Competition between Förster Resonance Energy Transfer and Donor Photodynamics in Plasmonic Dimer Nanoantennas
Plasmonic nanoantennas provide powerful means to concentrate light into nanoscale dimensions and enhance the fluorescence from single quantum emitters. However, the effects of a resonant plasmonic antenna on Förster resonance energy transfer (FRET) between single molecules remained elusive so far. We address this challengein a recent ACS Photonics publication, and report FRET between single donor and acceptor fluorescent molecules deterministically located inside the nanogap of a resonant gold dimer antenna.
Significance:
- While previous works were limited to moderate nanophotonic effects and lacked position control of the dyes, our gold antennas provide 10x stronger photonic effects on accurately positioned donor and acceptor molecules.
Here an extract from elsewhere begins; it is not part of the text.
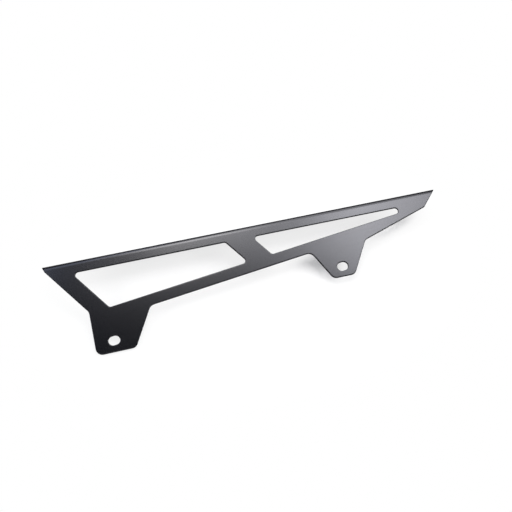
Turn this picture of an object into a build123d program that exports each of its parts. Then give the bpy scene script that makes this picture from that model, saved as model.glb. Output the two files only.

This sets unprecedented conditions to explore the limits of nanophotonics to control energy transfer at the nanoscale.
- We conclusively demonstrate enhanced energy transfer rate constants in resonant plasmonic nanoantennas, in good agreement with numerical simulations.
- Our results exemplify the competition between radiative and non-radiative processes in complex nanophotonic systems and highlight geometrical parameters and design rules to optimize nanoantennas for non-radiative energy harvesting.